**STATED TASK**
Copy out all of the material, matching it word for word.

**RECORDED DATA**
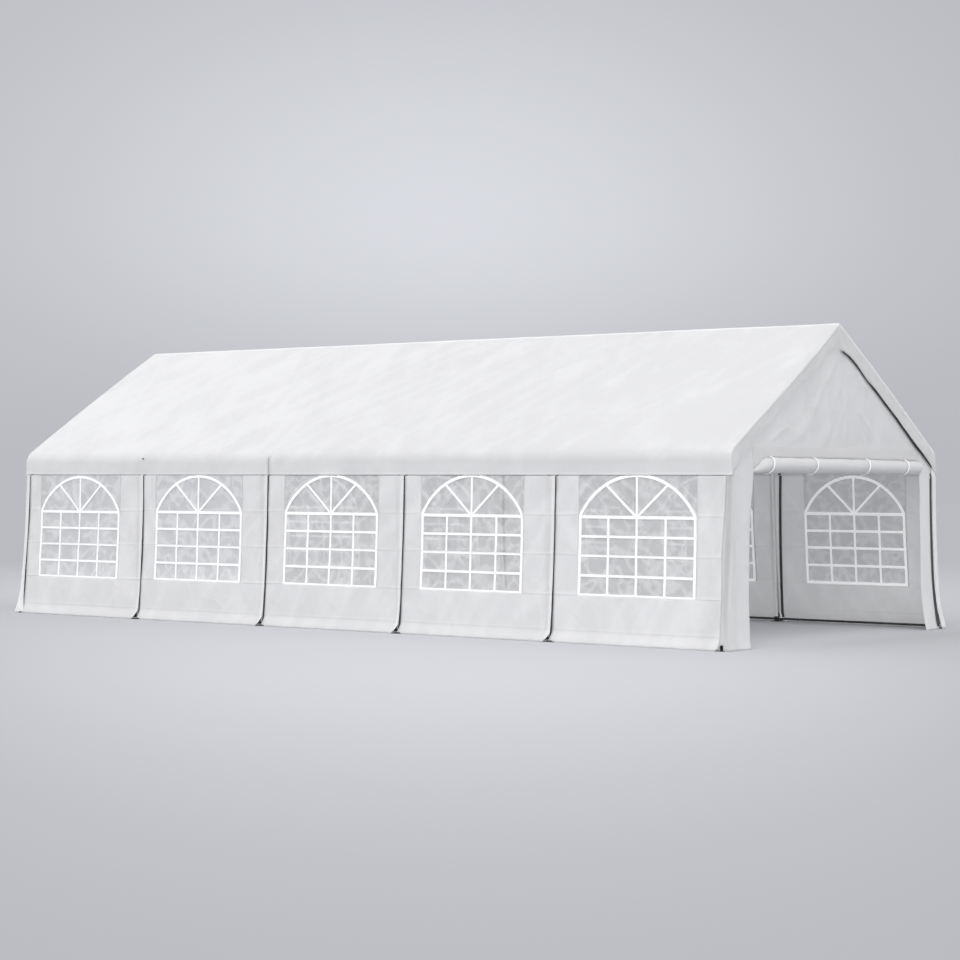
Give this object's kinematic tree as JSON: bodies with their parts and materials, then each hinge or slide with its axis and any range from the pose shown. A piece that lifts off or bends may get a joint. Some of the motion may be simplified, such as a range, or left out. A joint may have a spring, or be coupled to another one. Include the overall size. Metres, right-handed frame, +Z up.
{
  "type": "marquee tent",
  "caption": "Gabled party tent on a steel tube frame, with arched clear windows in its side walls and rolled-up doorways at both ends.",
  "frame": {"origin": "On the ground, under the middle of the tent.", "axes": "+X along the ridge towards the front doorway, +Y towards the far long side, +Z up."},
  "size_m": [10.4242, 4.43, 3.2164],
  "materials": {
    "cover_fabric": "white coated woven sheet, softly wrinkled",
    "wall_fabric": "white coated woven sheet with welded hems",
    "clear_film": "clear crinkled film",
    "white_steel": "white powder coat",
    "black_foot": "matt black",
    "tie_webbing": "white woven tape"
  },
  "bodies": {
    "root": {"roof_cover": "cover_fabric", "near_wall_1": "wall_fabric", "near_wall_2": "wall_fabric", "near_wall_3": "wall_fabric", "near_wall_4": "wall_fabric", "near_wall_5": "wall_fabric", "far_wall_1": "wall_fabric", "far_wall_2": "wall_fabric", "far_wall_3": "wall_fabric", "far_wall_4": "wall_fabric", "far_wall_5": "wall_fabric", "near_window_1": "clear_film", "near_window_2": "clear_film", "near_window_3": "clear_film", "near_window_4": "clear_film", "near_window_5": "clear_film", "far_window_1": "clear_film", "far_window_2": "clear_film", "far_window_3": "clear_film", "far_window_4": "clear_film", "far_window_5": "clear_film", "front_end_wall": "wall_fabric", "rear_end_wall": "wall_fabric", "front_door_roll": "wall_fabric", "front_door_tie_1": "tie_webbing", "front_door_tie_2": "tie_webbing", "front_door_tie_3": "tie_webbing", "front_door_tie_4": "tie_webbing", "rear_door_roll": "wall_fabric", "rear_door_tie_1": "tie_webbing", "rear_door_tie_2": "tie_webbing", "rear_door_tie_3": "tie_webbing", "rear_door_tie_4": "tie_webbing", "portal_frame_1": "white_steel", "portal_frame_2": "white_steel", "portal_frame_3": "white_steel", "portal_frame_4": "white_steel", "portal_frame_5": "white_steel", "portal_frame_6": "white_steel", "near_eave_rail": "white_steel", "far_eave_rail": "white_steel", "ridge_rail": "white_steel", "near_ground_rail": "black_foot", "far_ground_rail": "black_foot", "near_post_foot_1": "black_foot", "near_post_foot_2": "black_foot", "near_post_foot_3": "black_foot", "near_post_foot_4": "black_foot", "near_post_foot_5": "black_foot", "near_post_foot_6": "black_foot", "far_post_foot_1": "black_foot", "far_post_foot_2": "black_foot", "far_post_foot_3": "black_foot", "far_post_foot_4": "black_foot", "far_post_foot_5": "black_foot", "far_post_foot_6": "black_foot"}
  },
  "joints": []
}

**ANSWER TO THE PROBLEM**
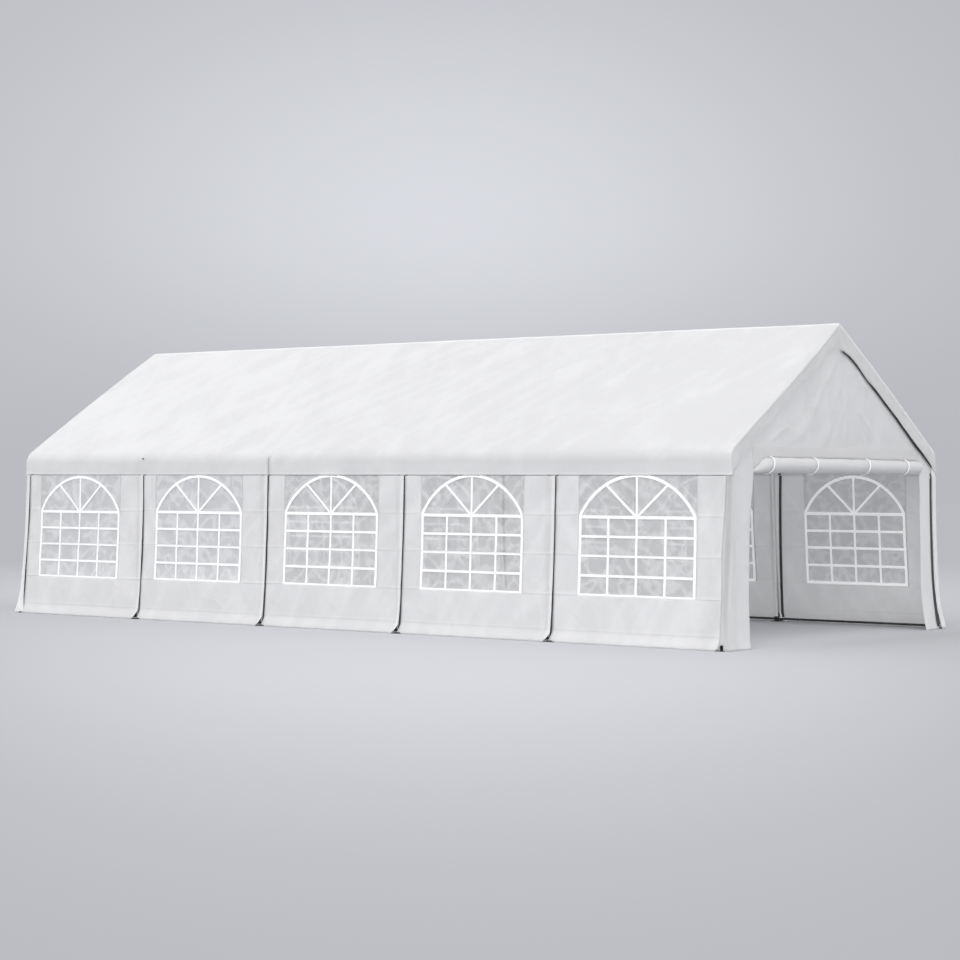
Give this object's kinematic tree as JSON: bodies with their parts and materials, then each hinge or slide with its axis and any range from the pose shown. A piece that lifts off or bends may get a joint. Some of the motion may be simplified, such as a range, or left out. A joint may have a spring, or be coupled to another one. Include the overall size. Metres, right-handed frame, +Z up.
{
  "type": "marquee tent",
  "caption": "Gabled party tent on a steel tube frame, with arched clear windows in its side walls and rolled-up doorways at both ends.",
  "frame": {"origin": "On the ground, under the middle of the tent.", "axes": "+X along the ridge towards the front doorway, +Y towards the far long side, +Z up."},
  "size_m": [10.4242, 4.43, 3.2164],
  "materials": {
    "cover_fabric": "white coated woven sheet, softly wrinkled",
    "wall_fabric": "white coated woven sheet with welded hems",
    "clear_film": "clear crinkled film",
    "white_steel": "white powder coat",
    "black_foot": "matt black",
    "tie_webbing": "white woven tape"
  },
  "bodies": {
    "root": {"roof_cover": "cover_fabric", "near_wall_1": "wall_fabric", "near_wall_2": "wall_fabric", "near_wall_3": "wall_fabric", "near_wall_4": "wall_fabric", "near_wall_5": "wall_fabric", "far_wall_1": "wall_fabric", "far_wall_2": "wall_fabric", "far_wall_3": "wall_fabric", "far_wall_4": "wall_fabric", "far_wall_5": "wall_fabric", "near_window_1": "clear_film", "near_window_2": "clear_film", "near_window_3": "clear_film", "near_window_4": "clear_film", "near_window_5": "clear_film", "far_window_1": "clear_film", "far_window_2": "clear_film", "far_window_3": "clear_film", "far_window_4": "clear_film", "far_window_5": "clear_film", "front_end_wall": "wall_fabric", "rear_end_wall": "wall_fabric", "front_door_roll": "wall_fabric", "front_door_tie_1": "tie_webbing", "front_door_tie_2": "tie_webbing", "front_door_tie_3": "tie_webbing", "front_door_tie_4": "tie_webbing", "rear_door_roll": "wall_fabric", "rear_door_tie_1": "tie_webbing", "rear_door_tie_2": "tie_webbing", "rear_door_tie_3": "tie_webbing", "rear_door_tie_4": "tie_webbing", "portal_frame_1": "white_steel", "portal_frame_2": "white_steel", "portal_frame_3": "white_steel", "portal_frame_4": "white_steel", "portal_frame_5": "white_steel", "portal_frame_6": "white_steel", "near_eave_rail": "white_steel", "far_eave_rail": "white_steel", "ridge_rail": "white_steel", "near_ground_rail": "black_foot", "far_ground_rail": "black_foot", "near_post_foot_1": "black_foot", "near_post_foot_2": "black_foot", "near_post_foot_3": "black_foot", "near_post_foot_4": "black_foot", "near_post_foot_5": "black_foot", "near_post_foot_6": "black_foot", "far_post_foot_1": "black_foot", "far_post_foot_2": "black_foot", "far_post_foot_3": "black_foot", "far_post_foot_4": "black_foot", "far_post_foot_5": "black_foot", "far_post_foot_6": "black_foot"}
  },
  "joints": []
}